In quantum mechanics, which concept caters for light rays?
None, analogous to the fact that there is no concept for temperature in quantum mechanics either. Light rays are emergent from quantum mechanics the way thermodynamics emerges from statistical mechanics.
The photon is an elementary point particle in the standard model of particle physics. It has zero mass, spin 1 and energy = hν , where ν is the frequency the ensemble of such photons will show building the classical electromagnetic wave, h is Planck's constant.
Photons obey the quantized Maxwell's equation of quantum mechanics, with the corresponding wave function. The comlex conjugate square of the wavefunction gives the probability of finding the given photon at (x,y,z,t).
But, does the wave function also represent the whole length and direction of the particle's trajectory (like : from the Sun to the Earth) ?
The wavefunction of elementary particles leads to the probability of finding the particle. That is all. As to be called particles they have macroscopically to have a limited probability to be found outside a classical definition of a particle's footprint , no, the probability to be anywhere except close to a particle track is so small, it is zero.
This double slit experiment one photon at a time might help you acquire an intuition.

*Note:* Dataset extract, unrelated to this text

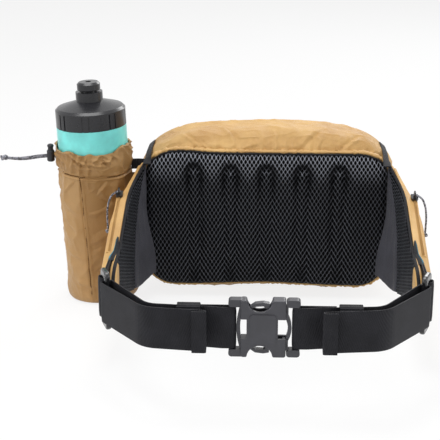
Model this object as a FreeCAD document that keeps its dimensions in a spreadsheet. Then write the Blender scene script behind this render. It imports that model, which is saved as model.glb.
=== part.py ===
"""Waist pack with a bottle pocket: padded back panel, two hip wings, webbing belt and side-release buckle.

Frame: +X to the wearer's right-hand side of the belt buckle seen from inside the belt, +Y away from
the wearer, +Z up. The origin is on the ground, on the centre line, in the face of the back panel.
"""

import FreeCAD, Part
import math
import os
import re

import Sketcher
from FreeCAD import Placement, Rotation, Vector

# Driving dimensions in millimetres and degrees. Each has its own cell and alias in the sheet.
SIZES = {
    # clearances
    "cloth_gap": 0.3,
    "running_gap": 0.3,
    "thread_gap": 0.4,
    # padded back panel
    "panel_width": 250.0,
    "panel_low": 16.0,
    "panel_high": 158.0,
    "panel_corner": 28.0,
    "mesh_depth": 6.0,
    "foam_depth": 5.0,
    "foam_inset": 1.0,
    "groove_width": 6.0,
    "groove_depth": 3.5,
    "groove_pitch": 38.0,
    "groove_low": 37.0,
    "groove_high": 143.0,
    "binding_width": 3.0,
    "binding_depth": 6.0,
    "panel_edge_round": 2.5,
    # main compartment
    "bag_depth": 95.0,
    "bag_overhang": 9.0,
    "bag_high": 183.0,
    "bag_round": 30.0,
    "side_near": 14.0,
    "side_far": 27.0,
    "side_low": 34.0,
    "side_high": 49.0,
    "side_round": 15.0,
    "facet_reach": 20.0,
    # front pocket on the far side
    "pocket_half_width": 80.0,
    "pocket_low": 22.0,
    "pocket_high": 128.0,
    "pocket_depth": 18.0,
    "pocket_corner": 20.0,
    "pocket_round": 7.0,
    # zips
    "tape_width": 8.0,
    "tape_depth": 1.2,
    "coil_width": 2.4,
    "coil_depth": 1.2,
    "main_zip_length": 176.0,
    "front_zip_length": 124.0,
    "wing_zip_length": 104.0,
    "slider_length": 9.0,
    "slider_width": 7.0,
    "slider_plate": 1.4,
    "bail_length": 5.4,
    "bail_width": 1.6,
    "bail_opening": 4.6,
    "bail_wall": 1.0,
    "pull_length": 22.0,
    "pull_width": 6.0,
    "pull_depth": 1.2,
    "pull_eye": 2.4,
    "pull_eye_length": 4.4,
    "pull_pin": 1.4,
    # hip wings
    "wing_gap": 1.2,
    "wing_spread": 13.5,
    "wing_length": 186.0,
    "wing_pad_depth": 6.0,
    "wing_pocket_depth": 10.0,
    "wing_pocket_start": 29.0,
    "wing_pocket_inset": 14.0,
    "wing_pocket_nose": 41.0,
    "wing_pocket_drop": 7.0,
    "wing_pocket_low": 30.0,
    "wing_pocket_toe": 16.0,
    "wing_pocket_margin": 7.0,
    "wing_pocket_round": 20.0,
    "wing_root_high": 150.0,
    "wing_root_low": 9.0,
    "wing_zip_high": 131.0,
    "wing_zip_fall": 36.0,
    "wing_root_lap": 8.0,
    "wing_crest_y": 60.0,
    "wing_crest_high": 121.0,
    "wing_crest_round": 80.0,
    "wing_fall_y": 128.0,
    "wing_fall_high": 99.0,
    "wing_fall_round": 100.0,
    "wing_belly_y": 85.0,
    "wing_belly_rise": 4.0,
    "wing_belly_round": 60.0,
    "wing_throat_y": 40.0,
    "wing_throat_low": 23.0,
    "wing_bend_y": 40.0,
    "wing_bend_round": 120.0,
    "wing_end_round": 24.0,
    "wing_front_high": 95.0,
    "wing_front_low": 33.0,
    "panel_foot": 38.0,
    "panel_foot_low": 20.0,
    "zip_start": 36.0,
    # wing-end sliders of the belt
    "belt_height": 80.0,
    "webbing_width": 38.0,
    "webbing_depth": 1.6,
    "ring_height": 56.0,
    "ring_pitch": 15.0,
    "ring_bar": 5.4,
    "ring_depth": 5.0,
    "ring_end": 7.5,
    "ring_offset": 7.9,
    "ring_reach": 13.0,
    "ring_angle": 20.0,
    "ring_loop": 3.7,
    "strap_loop": 5.6,
    "strap_seat": 4.3,
    "tab_length": 36.0,
    # buckle
    "buckle_y": 265.0,
    "buckle_height": 52.4,
    "buckle_depth": 11.0,
    "mouth_x": 18.2,
    "mouth_gap": 0.4,
    "housing_left": 20.5,
    "lug_left": 31.0,
    "lug_inner": 19.6,
    "lug_depth": 8.0,
    "web_bar_left": 28.0,
    "web_bar_right": 27.2,
    "web_bar": 3.2,
    "bow_bar": 3.2,
    "bow_rise": 3.6,
    "window_height": 18.0,
    "window_left": 15.4,
    "window_right": 11.4,
    "notch_radius": 11.0,
    "notch_x": 4.2,
    "notch_floor": 15.6,
    "cavity_depth": 6.6,
    "cavity_half_height": 20.6,
    "cavity_left": 13.9,
    "male_right": 30.4,
    "arm_depth": 5.6,
    "arm_pivot_x": 17.0,
    "arm_pivot_z": 15.8,
    "arm_root": 1.8,
    "arm_head_z": 23.4,
    "arm_strip": 3.2,
    "arm_tip_x": 13.2,
    "arm_catch_x": 4.0,
    "raised_depth": 0.8,
    "notch_lip": 1.5,
    "buckle_round": 1.0,
    # belt runs
    "bend_x": 104.0,
    "bend_outset": 4.0,
    "inner_bend_x": 101.5,
    "inner_bend_inset": 4.0,
    "bend_radius": 26.0,
    "return_length": 34.0,
    "tail_end": 50.0,
    "tail_outset": 10.5,
    "hem_length": 12.0,
    "keeper_right": 73.5,
    "keeper_left": 65.0,
    "keeper_length": 20.0,
    "keeper_wall": 1.6,
    # compression straps and ladder locks
    "trim_width": 8.0,
    "trim_depth": 1.4,
    "trim_inset": 9.0,
    "trim_root_y": 5.0,
    "trim_root_drop": 0.5,
    "trim_near_drop": 4.1,
    "trim_crown_y": 26.0,
    "trim_crown_gap": 3.1,
    "trim_far_gap": 2.3,
    "trim_near_round": 14.0,
    "trim_crown_round": 40.0,
    "trim_far_round": 24.0,
    "ladder_height": 18.0,
    "ladder_width": 14.0,
    "ladder_depth": 3.0,
    "ladder_z": 100.0,
    # bottle and its pocket
    "bottle_offset": 42.0,
    "bottle_y": 10.0,
    "bottle_lean": 2.4,
    "bottle_radius": 36.5,
    "bottle_wall": 1.5,
    "bottle_foot": 4.0,
    "bottle_high": 184.6,
    "neck_radius": 33.0,
    "neck_length": 14.0,
    "floor_gap": 0.4,
    "pocket_wall": 1.8,
    "bottle_gap": 0.8,
    "hem_low": 141.0,
    "hem_high": 165.0,
    "hem_wall": 3.2,
    "bottle_lift": 3.4,
    "lid_skirt": 17.5,
    "lid_dome": 8.5,
    "lid_bevel": 2.5,
    "collar_radius": 14.0,
    "collar_length": 9.5,
    "spout_radius": 8.5,
    "spout_length": 8.1,
    "spout_bore": 3.0,
    "cap_radius": 12.0,
    "cap_depth": 8.5,
    "cap_bevel": 2.0,
    "cap_lift": 1.6,
    "grip_grooves": 8,
    "grip_width": 1.8,
    "grip_spread": 7.0,
    "grip_depth": 1.0,
    "gasket_depth": 1.6,
    "gasket_width": 4.0,
    # joins between the bottle pocket and the bag's side
    "join_start": 10.5,
    "join_reach": 30.0,
    "join_tab_width": 12.0,
    "join_tab_depth": 2.4,
    "join_tab_low": 142.0,
    "join_fin_depth": 2.0,
    "join_fin_low": 34.0,
    "join_fin_high": 132.0,
    # cord lock and draw cord
    "lock_offset": 49.8,
    "lock_y": 2.0,
    "lock_low": 151.0,
    "lock_length": 12.0,
    "lock_radius": 4.0,
    "lock_bore": 2.9,
    "lock_floor": 1.4,
    "mouth_high": 7.0,
    "mouth_low": 4.6,
    "mouth_spread": 1.426,
    "plunger_head": 3.4,
    "plunger_rise": 3.4,
    "plunger_foot": 4.0,
    "spring_wire": 0.5,
    "spring_radius": 1.9,
    "spring_angles": 4,
    "draw_cord": 2.3,
    "knot_size": 8.5,
    "pull_cord": 2.0,
    "pull_knot": 5.6,
}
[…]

Single-photon camera recording of photons from a double slit illuminated by very weak laser light. Left to right: single frame, superposition of 200, 1’000, and 500’000 frames.
The photon footprint at the left screen looks random, but the probability distribution accumulated at the right shows the classical interference pattern of a classical light wave of that frequency.
One could draw a direction, from the two slits to the individual photon footprint. What happens is that the individual wave function of the photon give this path as most probable, but because of the quantum mathematics, the boundary conditions, imposed by the width of the slits and the distance between them on the wavefunction (the same describes all these photons), gives the interference pattern on the right. The superposition is already in the wavefunction, induced by the boundary conditions.
You ask in a comment:
how do you get straight optical rays
It can be shown mathematically that the superposition of photons generates the classical electromagnetic field, and all its accoutrements. See here for example. The classical electromagnetic tools are so successful in describing light that not much stress is placed on the quantum mechanical wavefunction of the photon. Rays emerge from classical light analysis, are emergent.